“Help Us Stranger” è il nuovo album dei Raconteurs. La band, composta da Jack White, Brendan Benson, Jack Lawrence e Patrick Keeler, si riunisce per la prima volta a dieci anni dalla pubblicazione di “Consolers of the Lonely” del 2008.
Il nuovo album vede i Raconteurs riprendere la loro spinta per portare il Rock‘n’Roll avanti nel futuro, con riff prodigiosi, potenza blues, psychedelia sinuosa, mescolando il funk di Detroit e il soul di Nashville grazie al songwriting di Benson e White e alla compattezza della band.
White e Benson hanno scritto tutte le canzoni del nuovo lavoro con l’eccezione di una cover, “Hey Gyp (DigThe Slowness)” di Donovan. Registrato ai Third Man Studios di Nashville, TN, l’album è prodotto dai The Raconteurs con l’aiuto di Joshua V. Smith.
L’opera vede la partecipazione anche di amici di vecchia data e collaboratori quali il tastierista/polistrumentista Dean Fertita (The Dead Weather, Queens of the Stone Age) e Lillie Mae Rische con sua sorella Scarlett Rische. Il disco è stato mixato da Vance Powell e dal gruppo stesso al Blackbird Studios di Nashville.
Jack White è un musicista ultra impegnato, sia a livello solista che come produttore, si occupa della propria casa discografica, Third Man Records, ma credo sia coi The Raconteurs che dia il meglio di sé, forse perché accompagnato da una penna di qualità quale Brendan Benson. Nel mercato odierno far trascorrere dieci anni tra un disco e l’altro porta a pensare che il gruppo non esista più e si sia ritirato dalle scene. Induce anche a considerare che la spinta creativa abbia subito un drastico rallentamento, fortunatamente non è questo il caso, anche se i due dischi precedenti mi sembrano meglio riusciti e maggiormente entusiasmanti.

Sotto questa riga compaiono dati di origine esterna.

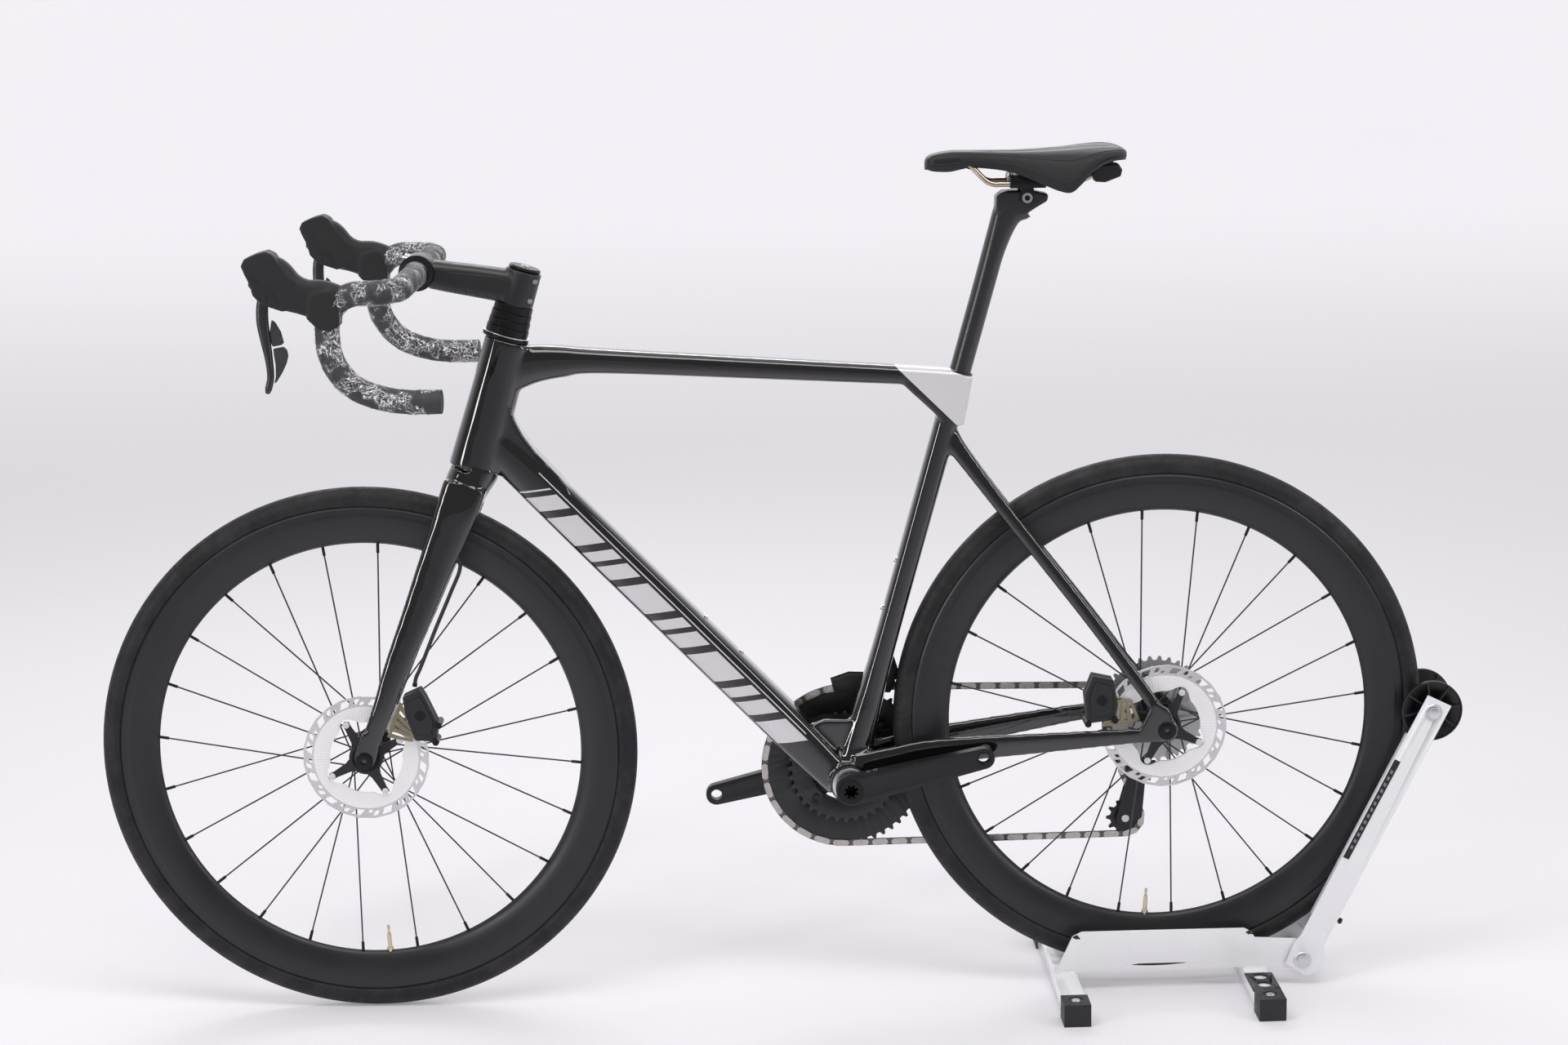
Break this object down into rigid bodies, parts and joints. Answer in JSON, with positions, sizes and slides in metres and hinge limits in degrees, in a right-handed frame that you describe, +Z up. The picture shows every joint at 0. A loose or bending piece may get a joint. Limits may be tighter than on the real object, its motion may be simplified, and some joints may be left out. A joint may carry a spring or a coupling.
{
  "type": "bicycle on display stand",
  "caption": "Road bicycle with drop handlebar, disc brakes and deep rims, its rear wheel held upright in a floor stand with a sprung roller arm.",
  "frame": {"origin": "on the floor in the bicycle's mid-plane, straight below the bottom bracket's axis", "axes": "+X forward towards the front wheel, +Y to the rider's left, +Z up"},
  "size_m": [1.7335, 0.4661, 1.0897],
  "materials": {
    "stand_paint": "gloss",
    "foot_rubber": "satin",
    "black_plastic": "satin",
    "steel": "satin",
    "frame_lacquer": "gloss",
    "bare_alloy": "satin",
    "black_alloy": "satin",
    "crank_black": "satin",
    "caliper_black": "satin",
    "chain_steel": "satin",
    "cassette_steel": "satin",
    "pulley_plastic": "matte",
    "bar_carbon": "satin",
    "tape": "matte",
    "hood_rubber": "matte",
    "lever_plastic": "satin",
    "hose": "satin",
    "tyre": "matte",
    "rim_carbon": "satin",
    "spoke_steel": "satin",
    "rotor_steel": "satin",
    "post_carbon": "satin",
    "rail_metal": "satin",
    "saddle_cover": "matte"
  },
  "bodies": {
    "stand": {"stand_side_plates": "stand_paint", "stand_cross_tubes": "stand_paint", "stand_feet": "foot_rubber", "foot_cover": "black_plastic"},
    "arm": {"arm": "stand_paint", "arm_bolts": "steel", "arm_spring": "steel"},
    "roller_left": {"roller_left": "black_plastic"},
    "roller_right": {"roller_right": "black_plastic"},
    "frame": {"head_tube": "frame_lacquer", "top_tube": "frame_lacquer", "down_tube": "frame_lacquer", "seat_tube": "frame_lacquer", "bottom_bracket_shell": "frame_lacquer", "frame_bearings": "steel", "seat_stays": "frame_lacquer", "chain_stays": "frame_lacquer", "rear_axle": "black_alloy", "bottle_bosses": "bare_alloy", "rear_caliper": "caliper_black", "front_derailleur": "black_plastic", "rear_derailleur": "black_alloy", "chain": "chain_steel"},
    "crank": {"crank_left": "crank_black", "crank_right": "crank_black", "chainrings": "black_alloy"},
    "cassette": {"cassette": "cassette_steel"},
    "guide_pulley": {"guide_pulley": "pulley_plastic"},
    "tension_pulley": {"tension_pulley": "pulley_plastic"},
    "fork": {"fork": "frame_lacquer", "stem": "black_alloy", "headset_stack": "black_alloy", "handlebar": "bar_carbon", "bar_tape": "tape", "brake_hoods": "hood_rubber", "front_axle": "black_alloy", "front_caliper": "caliper_black", "front_brake_hose": "hose"},
    "front_wheel": {"front_tyre": "tyre", "front_rim": "rim_carbon", "front_spokes": "spoke_steel", "front_hub": "black_alloy", "front_rotor": "rotor_steel", "front_valve": "black_alloy"},
    "rear_wheel": {"rear_tyre": "tyre", "rear_rim": "rim_carbon", "rear_spokes": "spoke_steel", "rear_hub": "black_alloy", "rear_rotor": "rotor_steel", "rear_valve": "black_alloy"},
    "lever_left": {"brake_lever_left": "lever_plastic"},
    "lever_right": {"brake_lever_right": "lever_plastic"},
    "upper_paddle_left": {"upper_paddle_left": "lever_plastic"},
    "lower_paddle_left": {"lower_paddle_left": "lever_plastic"},
    "upper_paddle_right": {"upper_paddle_right": "lever_plastic"},
    "lower_paddle_right": {"lower_paddle_right": "lever_plastic"},
    "seatpost": {"seatpost": "post_carbon"},
    "saddle_clamp": {"saddle_clamp": "black_alloy"},
    "saddle": {"saddle_rails": "rail_metal", "saddle": "saddle_cover"}
  },
  "joints": [
    {"name": "bike_lift", "type": "slide", "parent": "stand", "child": "frame", "axis": [0, 0, 1], "range_m": [0, 0.12]},
    {"name": "arm_swing", "type": "hinge", "parent": "stand", "child": "arm", "pos_m": [-0.585, 0, 0.035], "axis": [0, 1, 0], "range_deg": [-22, 0], "stiffness_Nm_per_rad": 1.2, "springref_deg": 34.38},
    {"name": "roller_left_spin", "type": "hinge", "parent": "arm", "child": "roller_left", "pos_m": [-0.747, 0.018, 0.363], "axis": [0, 1, 0], "continuous": true},
    {"name": "roller_right_spin", "type": "hinge", "parent": "arm", "child": "roller_right", "pos_m": [-0.747, -0.018, 0.363], "axis": [0, 1, 0], "continuous": true},
    {"name": "steer", "type": "hinge", "parent": "frame", "child": "fork", "pos_m": [0.57831, 0, 0.33109], "axis": [-0.2874, 0, 0.9578], "range_deg": [-53.8, 60.2]},
    {"name": "front_wheel_spin", "type": "hinge", "parent": "fork", "child": "front_wheel", "pos_m": [0.60795, -0.00173, 0.33999], "axis": [0.0535, 0.9984, 0.016], "continuous": true},
    {"name": "rear_wheel_spin", "type": "hinge", "parent": "frame", "child": "rear_wheel", "pos_m": [-0.3985, 0, 0.3595], "axis": [0, 1, 0], "continuous": true},
    {"name": "crank_spin", "type": "hinge", "parent": "frame", "child": "crank", "pos_m": [0, 0, 0.288], "axis": [0, 1, 0], "continuous": true},
    {"name": "cassette_spin", "type": "hinge", "parent": "frame", "child": "cassette", "pos_m": [-0.3985, -0.045, 0.3595], "axis": [0, 1, 0], "continuous": true},
    {"name": "guide_pulley_spin", "type": "hinge", "parent": "frame", "child": "guide_pulley", "pos_m": [-0.3845, -0.0627, 0.2705], "axis": [0, 1, 0], "continuous": true},
    {"name": "tension_pulley_spin", "type": "hinge", "parent": "frame", "child": "tension_pulley", "pos_m": [-0.3675, -0.0627, 0.2025], "axis": [0, 1, 0], "continuous": true},
    {"name": "left_brake_pull", "type": "hinge", "parent": "fork", "child": "lever_left", "pos_m": [0.68688, 0.19558, 0.94926], "axis": [0.0535, 0.9984, 0.016], "range_deg": [0, 18], "stiffness_Nm_per_rad": 0.6, "springref_deg": -14.32},
    {"name": "right_brake_pull", "type": "hinge", "parent": "fork", "child": "lever_right", "pos_m": [0.66431, -0.22576, 0.94249], "axis": [0.0535, 0.9984, 0.016], "range_deg": [0, 18], "stiffness_Nm_per_rad": 0.6, "springref_deg": -14.32},
    {"name": "upper_paddle_left_press", "type": "hinge", "parent": "lever_left", "child": "upper_paddle_left", "pos_m": [0.6823, 0.19477, 0.89024], "axis": [-0.0004, -0.016, 0.9999], "range_deg": [0, 8], "stiffness_Nm_per_rad": 0.02, "springref_deg": -5.73},
    {"name": "lower_paddle_left_press", "type": "hinge", "parent": "lever_left", "child": "lower_paddle_left", "pos_m": [0.6823, 0.19477, 0.89024], "axis": [-0.0004, -0.016, 0.9999], "range_deg": [0, 8], "stiffness_Nm_per_rad": 0.02, "springref_deg": -5.73},
    {"name": "upper_paddle_right_press", "type": "hinge", "parent": "lever_right", "child": "upper_paddle_right", "pos_m": [0.65995, -0.22257, 0.88354], "axis": [0.0004, 0.016, -0.9999], "range_deg": [0, 8], "stiffness_Nm_per_rad": 0.02, "springref_deg": -5.73},
    {"name": "lower_paddle_right_press", "type": "hinge", "parent": "lever_right", "child": "lower_paddle_right", "pos_m": [0.65995, -0.22257, 0.88354], "axis": [0.0004, 0.016, -0.9999], "range_deg": [0, 8], "stiffness_Nm_per_rad": 0.02, "springref_deg": -5.73},
    {"name": "seatpost_slide", "type": "slide", "parent": "frame", "child": "seatpost", "axis": [-0.2689, 0, 0.9632], "range_m": [-0.06, 0.05]},
    {"name": "saddle_tilt", "type": "hinge", "parent": "seatpost", "child": "saddle_clamp", "pos_m": [-0.228, 0, 1.028], "axis": [0, 1, 0], "range_deg": [-8, 8]},
    {"name": "saddle_slide", "type": "slide", "parent": "saddle_clamp", "child": "saddle", "axis": [1, 0, 0], "range_m": [-0.012, 0.012]}
  ],
  "couplings": [
    {"joint": "cassette_spin", "follows": "crank_spin", "ratio": 4.7273},
    {"joint": "guide_pulley_spin", "follows": "crank_spin", "ratio": -4.7273},
    {"joint": "tension_pulley_spin", "follows": "crank_spin", "ratio": 4.7273}
  ]
}
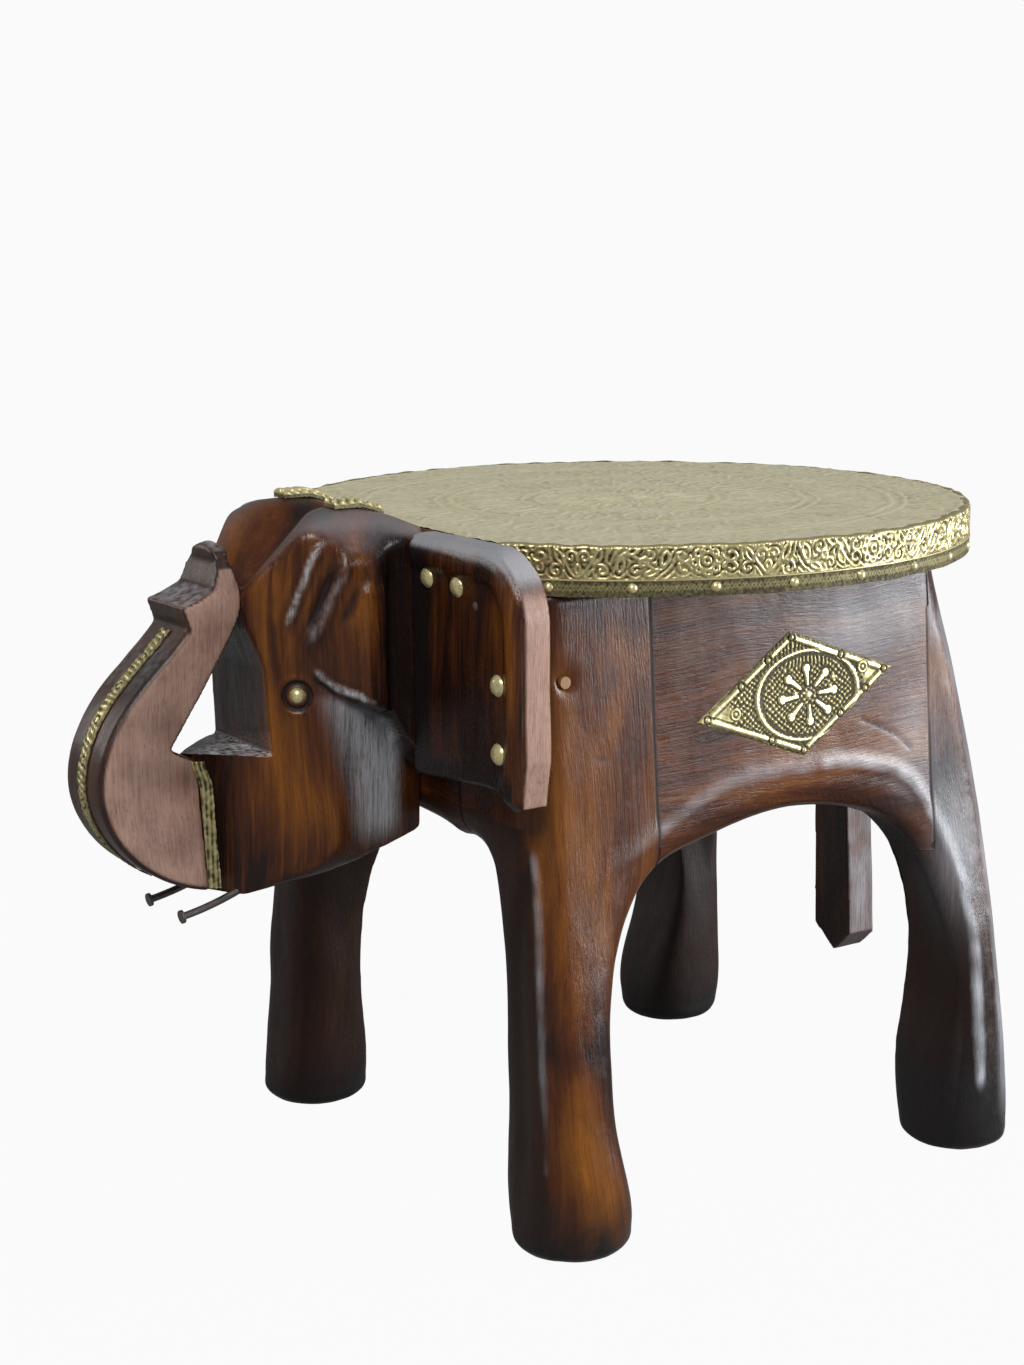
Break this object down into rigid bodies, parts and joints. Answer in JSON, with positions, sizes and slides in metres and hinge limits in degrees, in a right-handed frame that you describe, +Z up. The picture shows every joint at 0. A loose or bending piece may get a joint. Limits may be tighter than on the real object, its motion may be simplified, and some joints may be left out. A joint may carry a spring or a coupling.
{
  "type": "elephant stool",
  "caption": "Carved wooden stool in the shape of a standing elephant with raised trunk, round brass-clad seat, ears of board and brass trim.",
  "frame": {"origin": "centre of the stool's footprint box, at floor level", "axes": "+Z up, the elephant faces -Y, its left flank is +X"},
  "size_m": [0.3022, 0.415, 0.2991],
  "materials": {
    "walnut_wood": "gloss lacquer",
    "board_wood": "sawn",
    "pale_wood": "plain",
    "brass": "aged, embossed",
    "dark_brass": "tarnished",
    "dark_steel": "dark, worn"
  },
  "bodies": {
    "root": {"chest_dowels": "pale_wood", "chest_panel": "walnut_wood", "front_joint_dowels": "pale_wood", "head": "walnut_wood", "head_dowels": "pale_wood", "left_crown_strip": "brass", "left_ear": "walnut_wood", "left_ear_nail": "dark_steel", "left_ear_studs": "brass", "left_eye_stud": "brass", "left_flank_panel": "walnut_wood", "left_front_leg": "walnut_wood", "left_plaque": "brass", "left_plaque_pins": "brass", "left_rear_leg": "walnut_wood", "left_seam_strip": "brass", "left_shoulder_peg": "pale_wood", "left_tusk": "dark_steel", "rear_joint_dowels": "pale_wood", "right_crown_strip": "brass", "right_ear": "walnut_wood", "right_ear_nail": "dark_steel", "right_ear_studs": "brass", "right_eye_stud": "brass", "right_flank_panel": "walnut_wood", "right_front_leg": "walnut_wood", "right_plaque": "brass", "right_plaque_pins": "brass", "right_rear_leg": "walnut_wood", "right_seam_strip": "brass", "right_shoulder_peg": "pale_wood", "right_tusk": "dark_steel", "rim_band": "brass", "rim_tacks": "brass", "rim_trim": "dark_brass", "rump_dowels": "pale_wood", "rump_panel": "walnut_wood", "seat_board": "board_wood", "seat_screws": "dark_steel", "seat_sheet": "brass", "tail": "walnut_wood", "tail_pegs": "pale_wood", "trunk": "walnut_wood", "trunk_dowel": "pale_wood", "trunk_strip": "brass"}
  },
  "joints": []
}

Non c’è la varietà stilistica che li aveva contraddistinti, avverto un certo mestiere, in definitiva credo che la scrittura sia più debole che in passato. Ritengo che possa ben funzionare sul palco, luogo in cui la formazione dà il meglio di sé. Ascoltate “Bored and razed” in cui sono miscelate al meglio potenza sonora e cantabilità pop. Il rock duro e puro non manca (“Don’t bother me”, “Live a lie”, “Sunday driver”) con possenti rifferama hard-rock. Si fanno, però, preferire i pezzi che mostrano una maggiore varietà sonora come nel caso dell’elettroacustica “Help me stranger” dal ritmo incalzante, “Shine the light on me” con il suo piano in bella evidenza e coretti pop, oppure la magnifica “Somedays (I don’t feel like trying)” che richiama i Rolling Stones ed è percorsa da fremiti elettrici. Il meglio ci è riservato alla fine con “Now that you’re gone” grazie alla melodia scritta da Brendan che si amalgama alla perfezione con gli strali chitarristici di White, e pure con “Thoughts and prayers” che richiama i Led Zeppelin acustici e legati al folk con una performance al violino difficilmente dimenticabile.
Il mio suggerimento è di andare a vederli on stage, nel caso passino per il Bel Paese!!!